**Stated problem:** Reproduce only the lines of the material below that start at the line containing "The build123d and" and stop at the line containing "turning marks round the axis.". Keep both end lines.

**Dataset:**
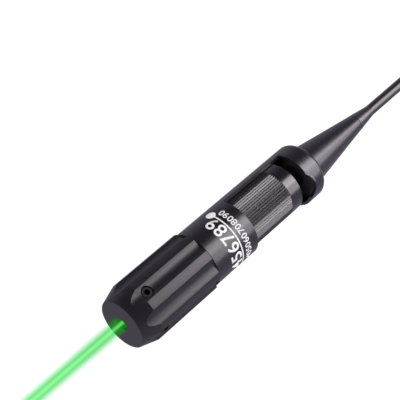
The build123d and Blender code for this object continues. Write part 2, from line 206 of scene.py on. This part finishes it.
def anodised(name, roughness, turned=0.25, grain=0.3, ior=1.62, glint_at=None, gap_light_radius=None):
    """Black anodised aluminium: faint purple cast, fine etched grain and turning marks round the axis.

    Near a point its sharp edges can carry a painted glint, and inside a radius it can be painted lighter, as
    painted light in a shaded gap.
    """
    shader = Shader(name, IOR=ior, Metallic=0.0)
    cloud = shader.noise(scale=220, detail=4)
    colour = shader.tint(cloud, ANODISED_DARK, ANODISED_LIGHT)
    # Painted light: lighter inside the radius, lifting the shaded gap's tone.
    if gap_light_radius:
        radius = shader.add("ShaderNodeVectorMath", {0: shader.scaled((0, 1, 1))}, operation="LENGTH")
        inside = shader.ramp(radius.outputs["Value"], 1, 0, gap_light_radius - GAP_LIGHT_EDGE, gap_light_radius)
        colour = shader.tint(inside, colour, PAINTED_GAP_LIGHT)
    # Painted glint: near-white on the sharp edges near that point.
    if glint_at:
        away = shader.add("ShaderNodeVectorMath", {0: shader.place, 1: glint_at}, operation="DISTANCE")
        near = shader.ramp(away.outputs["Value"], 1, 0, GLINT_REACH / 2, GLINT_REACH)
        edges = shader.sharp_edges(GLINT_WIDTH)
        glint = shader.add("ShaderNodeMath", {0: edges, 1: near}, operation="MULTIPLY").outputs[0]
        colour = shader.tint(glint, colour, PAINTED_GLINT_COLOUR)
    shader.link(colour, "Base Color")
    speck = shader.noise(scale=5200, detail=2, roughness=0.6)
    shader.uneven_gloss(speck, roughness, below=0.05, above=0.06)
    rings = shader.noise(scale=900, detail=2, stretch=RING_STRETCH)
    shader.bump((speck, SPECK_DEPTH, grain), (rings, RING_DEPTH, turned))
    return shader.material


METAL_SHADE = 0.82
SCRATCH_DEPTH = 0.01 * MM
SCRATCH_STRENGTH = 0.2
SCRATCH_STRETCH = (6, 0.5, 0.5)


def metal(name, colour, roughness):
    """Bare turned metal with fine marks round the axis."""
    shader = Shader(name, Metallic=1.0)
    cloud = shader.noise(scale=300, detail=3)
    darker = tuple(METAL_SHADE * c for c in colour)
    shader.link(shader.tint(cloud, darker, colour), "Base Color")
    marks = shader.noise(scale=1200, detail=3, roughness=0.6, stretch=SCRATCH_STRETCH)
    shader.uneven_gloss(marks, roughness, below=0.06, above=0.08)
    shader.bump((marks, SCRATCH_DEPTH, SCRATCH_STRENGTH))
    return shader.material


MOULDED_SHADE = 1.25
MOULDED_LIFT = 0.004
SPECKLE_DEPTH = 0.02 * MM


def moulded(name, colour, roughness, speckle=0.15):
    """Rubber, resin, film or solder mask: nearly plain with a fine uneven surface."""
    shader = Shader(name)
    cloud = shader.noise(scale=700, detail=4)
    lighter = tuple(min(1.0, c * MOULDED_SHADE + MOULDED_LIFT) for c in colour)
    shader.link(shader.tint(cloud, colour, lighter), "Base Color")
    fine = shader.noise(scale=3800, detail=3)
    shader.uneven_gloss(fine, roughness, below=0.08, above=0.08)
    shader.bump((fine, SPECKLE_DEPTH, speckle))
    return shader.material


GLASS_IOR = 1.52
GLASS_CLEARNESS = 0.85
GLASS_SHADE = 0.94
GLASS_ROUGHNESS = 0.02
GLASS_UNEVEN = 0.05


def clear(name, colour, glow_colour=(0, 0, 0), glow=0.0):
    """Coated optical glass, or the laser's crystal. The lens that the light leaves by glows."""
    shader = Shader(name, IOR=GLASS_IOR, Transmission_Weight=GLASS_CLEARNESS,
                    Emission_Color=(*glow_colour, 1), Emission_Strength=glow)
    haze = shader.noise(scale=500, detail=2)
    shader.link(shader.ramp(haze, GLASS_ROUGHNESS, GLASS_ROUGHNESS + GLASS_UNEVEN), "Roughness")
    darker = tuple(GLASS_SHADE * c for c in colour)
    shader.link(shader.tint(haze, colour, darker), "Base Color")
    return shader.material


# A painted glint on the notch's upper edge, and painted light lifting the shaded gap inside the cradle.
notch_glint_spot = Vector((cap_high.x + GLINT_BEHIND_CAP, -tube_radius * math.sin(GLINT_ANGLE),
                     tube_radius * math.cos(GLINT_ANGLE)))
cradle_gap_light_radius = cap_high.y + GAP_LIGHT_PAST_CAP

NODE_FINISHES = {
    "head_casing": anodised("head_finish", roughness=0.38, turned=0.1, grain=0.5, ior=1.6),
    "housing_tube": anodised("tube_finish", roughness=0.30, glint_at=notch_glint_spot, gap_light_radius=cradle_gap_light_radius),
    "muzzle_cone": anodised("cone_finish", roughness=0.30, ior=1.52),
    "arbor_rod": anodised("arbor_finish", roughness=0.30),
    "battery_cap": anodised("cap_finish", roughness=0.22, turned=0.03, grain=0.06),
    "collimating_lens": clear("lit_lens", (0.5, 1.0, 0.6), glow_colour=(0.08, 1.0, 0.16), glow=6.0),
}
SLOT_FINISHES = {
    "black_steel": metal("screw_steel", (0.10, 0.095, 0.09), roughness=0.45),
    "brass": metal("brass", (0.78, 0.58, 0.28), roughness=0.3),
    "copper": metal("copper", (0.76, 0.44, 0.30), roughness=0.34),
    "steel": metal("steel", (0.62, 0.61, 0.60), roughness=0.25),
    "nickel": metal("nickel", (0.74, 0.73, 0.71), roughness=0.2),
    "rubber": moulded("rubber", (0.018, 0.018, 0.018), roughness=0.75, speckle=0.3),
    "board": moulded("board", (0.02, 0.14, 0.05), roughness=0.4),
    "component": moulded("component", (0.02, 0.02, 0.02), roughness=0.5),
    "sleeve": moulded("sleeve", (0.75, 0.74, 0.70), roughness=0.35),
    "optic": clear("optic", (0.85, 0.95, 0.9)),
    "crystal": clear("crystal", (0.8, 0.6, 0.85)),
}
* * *
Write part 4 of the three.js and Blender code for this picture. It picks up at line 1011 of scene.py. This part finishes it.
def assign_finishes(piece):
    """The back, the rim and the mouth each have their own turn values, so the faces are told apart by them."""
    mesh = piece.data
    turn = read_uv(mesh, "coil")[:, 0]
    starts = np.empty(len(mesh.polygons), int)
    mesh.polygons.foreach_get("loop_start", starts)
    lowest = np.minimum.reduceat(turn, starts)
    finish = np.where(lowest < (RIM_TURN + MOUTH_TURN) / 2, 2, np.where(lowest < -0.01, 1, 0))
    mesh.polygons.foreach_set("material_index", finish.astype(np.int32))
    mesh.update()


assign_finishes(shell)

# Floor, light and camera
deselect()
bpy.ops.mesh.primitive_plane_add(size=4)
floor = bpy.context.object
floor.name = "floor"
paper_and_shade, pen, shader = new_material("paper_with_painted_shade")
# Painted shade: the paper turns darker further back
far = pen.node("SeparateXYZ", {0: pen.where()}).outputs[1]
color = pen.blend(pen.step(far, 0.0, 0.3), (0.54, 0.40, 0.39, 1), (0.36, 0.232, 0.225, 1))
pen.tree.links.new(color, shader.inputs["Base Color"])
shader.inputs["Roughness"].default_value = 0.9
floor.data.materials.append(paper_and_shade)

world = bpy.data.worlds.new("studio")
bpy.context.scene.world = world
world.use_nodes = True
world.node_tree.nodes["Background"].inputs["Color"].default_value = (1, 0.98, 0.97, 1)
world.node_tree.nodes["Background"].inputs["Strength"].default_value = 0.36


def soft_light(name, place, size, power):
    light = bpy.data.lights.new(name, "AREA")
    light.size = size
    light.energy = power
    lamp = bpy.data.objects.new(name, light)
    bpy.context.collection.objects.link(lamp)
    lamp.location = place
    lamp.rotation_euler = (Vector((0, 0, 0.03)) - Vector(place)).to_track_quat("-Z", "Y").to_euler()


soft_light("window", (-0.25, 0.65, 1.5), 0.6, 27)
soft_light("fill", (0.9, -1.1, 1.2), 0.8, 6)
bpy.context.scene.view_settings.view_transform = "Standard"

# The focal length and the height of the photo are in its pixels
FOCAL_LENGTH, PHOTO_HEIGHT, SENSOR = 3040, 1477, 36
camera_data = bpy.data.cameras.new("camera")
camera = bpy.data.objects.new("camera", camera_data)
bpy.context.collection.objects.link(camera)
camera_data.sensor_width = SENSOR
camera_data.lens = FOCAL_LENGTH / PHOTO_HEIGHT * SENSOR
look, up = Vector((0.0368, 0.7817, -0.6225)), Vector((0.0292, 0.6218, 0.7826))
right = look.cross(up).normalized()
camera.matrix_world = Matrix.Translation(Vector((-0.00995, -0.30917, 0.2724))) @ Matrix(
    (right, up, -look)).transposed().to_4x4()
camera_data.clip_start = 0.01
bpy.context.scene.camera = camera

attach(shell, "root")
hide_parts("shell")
--
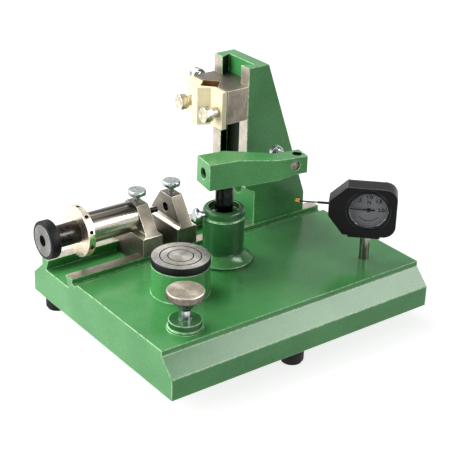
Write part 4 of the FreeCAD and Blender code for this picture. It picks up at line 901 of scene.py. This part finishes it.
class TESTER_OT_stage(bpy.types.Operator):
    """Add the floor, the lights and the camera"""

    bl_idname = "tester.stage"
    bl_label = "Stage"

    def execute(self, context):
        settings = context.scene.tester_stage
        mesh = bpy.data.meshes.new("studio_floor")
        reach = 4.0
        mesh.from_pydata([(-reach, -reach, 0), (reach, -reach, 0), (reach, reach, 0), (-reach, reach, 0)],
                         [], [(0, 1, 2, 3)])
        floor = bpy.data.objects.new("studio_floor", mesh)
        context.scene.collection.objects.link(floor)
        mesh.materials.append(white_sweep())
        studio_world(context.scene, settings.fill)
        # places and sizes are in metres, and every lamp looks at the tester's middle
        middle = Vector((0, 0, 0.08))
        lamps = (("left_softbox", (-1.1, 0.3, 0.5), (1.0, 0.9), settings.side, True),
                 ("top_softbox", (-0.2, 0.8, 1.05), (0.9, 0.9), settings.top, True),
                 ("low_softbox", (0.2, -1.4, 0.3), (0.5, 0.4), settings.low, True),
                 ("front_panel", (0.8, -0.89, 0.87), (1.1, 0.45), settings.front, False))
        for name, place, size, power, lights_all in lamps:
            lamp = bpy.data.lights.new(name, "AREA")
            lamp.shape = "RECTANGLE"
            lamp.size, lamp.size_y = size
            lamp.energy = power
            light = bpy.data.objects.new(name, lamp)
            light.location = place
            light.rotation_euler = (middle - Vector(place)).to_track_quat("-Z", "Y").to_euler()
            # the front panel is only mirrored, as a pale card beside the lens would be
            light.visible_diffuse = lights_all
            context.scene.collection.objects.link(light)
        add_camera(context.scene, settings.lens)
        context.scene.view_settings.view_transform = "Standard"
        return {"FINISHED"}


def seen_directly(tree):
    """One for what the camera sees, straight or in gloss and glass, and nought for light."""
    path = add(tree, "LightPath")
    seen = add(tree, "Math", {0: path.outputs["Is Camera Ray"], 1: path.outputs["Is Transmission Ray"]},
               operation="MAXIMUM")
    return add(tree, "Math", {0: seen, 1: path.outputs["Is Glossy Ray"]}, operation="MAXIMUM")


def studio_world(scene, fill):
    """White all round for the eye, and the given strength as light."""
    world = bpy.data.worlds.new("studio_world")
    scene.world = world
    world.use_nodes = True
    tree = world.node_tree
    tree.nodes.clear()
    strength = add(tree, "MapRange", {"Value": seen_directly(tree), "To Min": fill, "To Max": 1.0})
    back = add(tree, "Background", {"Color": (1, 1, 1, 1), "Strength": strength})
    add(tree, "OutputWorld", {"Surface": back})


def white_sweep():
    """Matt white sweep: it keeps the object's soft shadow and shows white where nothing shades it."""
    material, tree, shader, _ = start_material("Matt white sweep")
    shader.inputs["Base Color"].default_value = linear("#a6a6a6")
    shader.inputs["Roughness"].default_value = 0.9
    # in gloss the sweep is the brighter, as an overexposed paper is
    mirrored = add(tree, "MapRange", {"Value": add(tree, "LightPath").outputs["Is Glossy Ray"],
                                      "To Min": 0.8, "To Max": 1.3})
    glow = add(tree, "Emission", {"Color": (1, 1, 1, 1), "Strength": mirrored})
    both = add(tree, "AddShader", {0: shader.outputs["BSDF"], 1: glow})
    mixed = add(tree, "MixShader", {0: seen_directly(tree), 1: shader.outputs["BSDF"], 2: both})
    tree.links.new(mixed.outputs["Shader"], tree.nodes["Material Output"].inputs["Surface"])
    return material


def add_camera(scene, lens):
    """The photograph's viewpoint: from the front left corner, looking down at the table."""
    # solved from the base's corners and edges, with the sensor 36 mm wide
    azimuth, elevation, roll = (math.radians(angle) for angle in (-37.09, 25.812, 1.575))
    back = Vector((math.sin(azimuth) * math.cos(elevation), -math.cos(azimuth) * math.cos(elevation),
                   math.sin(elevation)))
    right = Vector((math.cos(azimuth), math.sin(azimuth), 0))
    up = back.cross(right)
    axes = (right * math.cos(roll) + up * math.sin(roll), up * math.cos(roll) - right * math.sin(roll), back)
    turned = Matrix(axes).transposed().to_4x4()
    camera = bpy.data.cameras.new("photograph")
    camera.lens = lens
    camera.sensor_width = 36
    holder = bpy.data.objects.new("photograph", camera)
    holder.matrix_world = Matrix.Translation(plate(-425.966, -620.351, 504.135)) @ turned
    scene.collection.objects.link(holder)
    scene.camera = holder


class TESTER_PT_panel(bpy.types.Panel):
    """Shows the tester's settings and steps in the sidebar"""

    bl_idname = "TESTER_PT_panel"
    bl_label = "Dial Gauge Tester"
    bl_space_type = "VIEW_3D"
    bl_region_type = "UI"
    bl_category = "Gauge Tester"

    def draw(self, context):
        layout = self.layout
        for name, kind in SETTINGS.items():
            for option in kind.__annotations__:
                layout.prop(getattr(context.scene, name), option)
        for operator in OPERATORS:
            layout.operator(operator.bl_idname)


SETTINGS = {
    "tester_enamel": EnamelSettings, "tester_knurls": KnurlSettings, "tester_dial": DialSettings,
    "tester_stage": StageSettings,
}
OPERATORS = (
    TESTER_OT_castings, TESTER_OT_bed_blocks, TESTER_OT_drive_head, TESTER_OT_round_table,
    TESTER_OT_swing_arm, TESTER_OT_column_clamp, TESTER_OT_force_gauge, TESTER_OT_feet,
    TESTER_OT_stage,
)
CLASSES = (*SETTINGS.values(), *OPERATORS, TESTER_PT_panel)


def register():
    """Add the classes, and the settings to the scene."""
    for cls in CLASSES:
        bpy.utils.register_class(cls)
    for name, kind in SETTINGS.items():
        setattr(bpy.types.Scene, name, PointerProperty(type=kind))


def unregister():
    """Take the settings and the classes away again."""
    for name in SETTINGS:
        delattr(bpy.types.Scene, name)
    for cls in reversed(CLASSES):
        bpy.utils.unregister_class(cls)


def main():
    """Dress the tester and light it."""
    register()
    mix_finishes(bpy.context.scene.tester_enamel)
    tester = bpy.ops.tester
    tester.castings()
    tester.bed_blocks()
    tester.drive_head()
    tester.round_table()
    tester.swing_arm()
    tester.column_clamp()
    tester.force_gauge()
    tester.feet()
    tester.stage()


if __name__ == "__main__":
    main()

**The response:**
The build123d and Blender code for this object continues. Write part 2, from line 206 of scene.py on. This part finishes it.
def anodised(name, roughness, turned=0.25, grain=0.3, ior=1.62, glint_at=None, gap_light_radius=None):
    """Black anodised aluminium: faint purple cast, fine etched grain and turning marks round the axis.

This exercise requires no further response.